The Housing Authority of Jackson County has been a strong partner with the county, city of Medford and community at large for the past 43 years to provide safe, affordable housing options for seniors, disabled and working families in our community.

The Housing Authority of Jackson County has been a strong partner with the county, city of Medford and community at large for the past 43 years to provide safe, affordable housing options for seniors, disabled and working families in our community.

Over the past five years alone, our initiatives to develop new housing options have generated more than $60 million in economic activity and led to the creation of 1,000 direct jobs and many more indirect jobs, supporting local companies that provide materials and supplies for our new developments. As a result of our partnerships, hundreds of families who once had nowhere to turn have affordable, safe options to raise their families and contribute back to our community.

Our mission, since 1969, is to preserve, develop and maintain safe and affordable housing while promoting efforts toward self-sufficiency. Our ability to carry out this mission in Medford now and in the future is at risk with the dispute with the city over our proposed Cherry Creek development in East Medford.

The Housing Authority has carefully made an informed and mindful decision to formally pursue legal action to ensure fair treatment and housing choice for all Medford residents, in addition to the land-use appeal process already under way.

We have reached out more than once to resolve the issues and requested reconsideration by the city. We understand the potential costs to all with this action, but feel that from a mission standpoint, a fair housing obligation and a business standpoint, it is our only remaining option.

Both the city and Housing Authority have a legal and moral obligation to affirmatively further fair housing by promoting integration and ending segregation. Planning and building a diversified housing stock, including affordable housing, is one way to provide for an increasingly diversified community. The Housing Authority has an obligation to this community to hold strong in its resolve in this matter and will not acquiesce to the idea that affordable housing should be limited to only certain parts of town.

Over the last year, we have followed every regulatory process and procedural step to secure the approval from the local land-use commissions for the development of work force housing. We were thorough in our plans and ensured our proposal met or exceeded every criteria required by zoning and land development code.

When the neighborhood shared their concerns, we listened. We proposed amendments to our development to address specific concerns. More than once, we reached out to work collaboratively and fulfill our commitment to facilitate good partnerships with local neighborhoods. We were optimistic that this project would help spur economic activity for the community as well as meet a very real need for housing. We still hope to work collaboratively toward that goal.

When the City Council reversed the recommendation of its own Site Plan and Architectural Commission and Planning Commission, we were disappointed. We remain disappointed that despite a chronic lack of affordable housing for families in Jackson County and the city of Medford, politics is trumping good public policy.
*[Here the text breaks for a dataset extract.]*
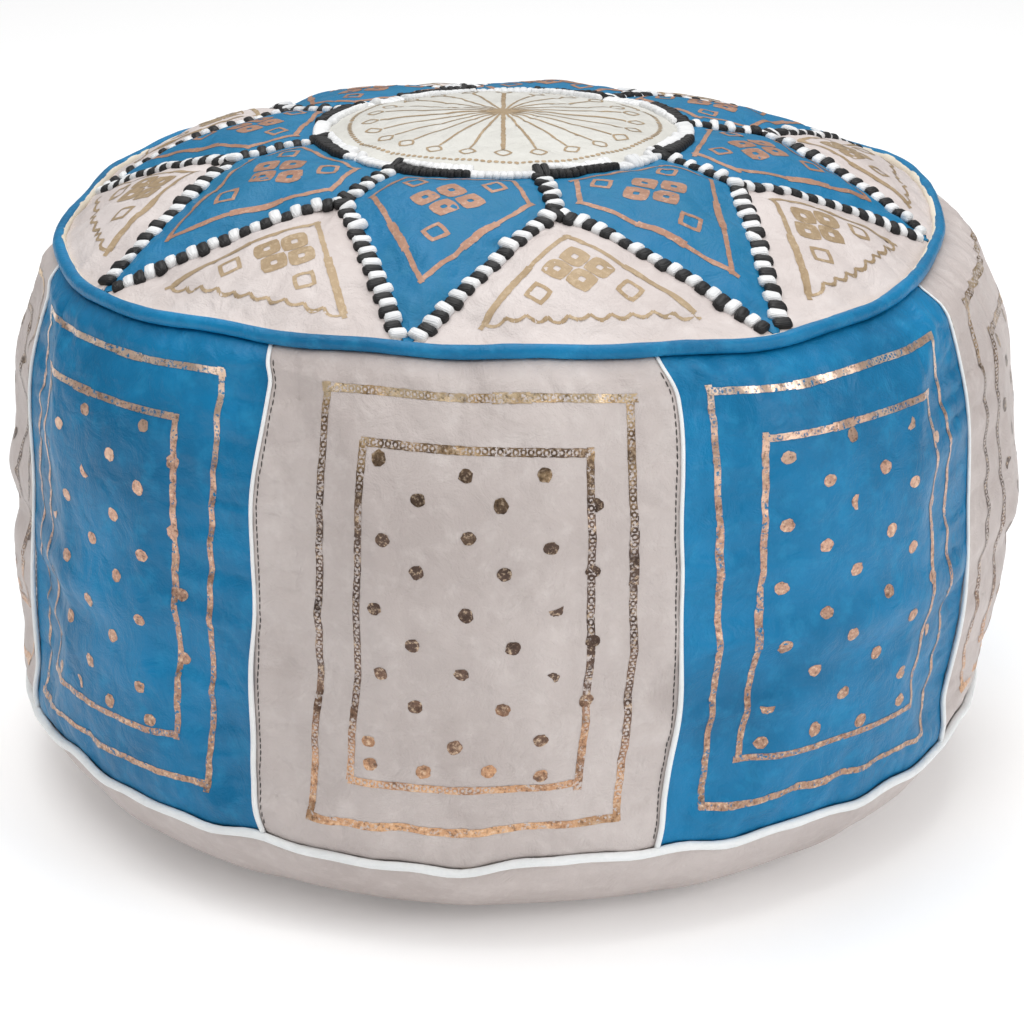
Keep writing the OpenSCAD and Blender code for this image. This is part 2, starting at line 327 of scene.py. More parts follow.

Jackson County has consistently been ranked among the top 5 hardest hit communities in the nation since the housing crash. The city's own Comprehensive Housing Plan identifies a massive shortage of housing — roughly 4,500 units — for families earning $25,000 a year or less. Furthermore, the plan directs the city to assist and work in partnership with agencies like the Housing Authority of Jackson County to fulfill this need and provide affordable options for the families that work in our community.

The rejection by the City Council of this development in effect turns away hope to families who would benefit from this housing now and for years to come. It turns away the opportunity for $20 million in new economic activity in our community. The Housing Authority, however, will not walk away from its responsibility to help residents of Jackson County to have access to a safe, clean and affordable place to live.

Our option of last resort is to rectify this matter in the courts on behalf of the citizens discriminated against as a result of City Council action. We sincerely hope this option is not necessary and that we can come to a resolution that satisfies all parties. A lot is on the line. The most important goal is to ensure that families in our community know they are valued and rewarded for working hard and playing by the rules to provide for their families.

Scott Foster is executive director of the Housing Authority of Jackson County. He wrote this opinion on behalf of the Housing Authority's board of commissioners.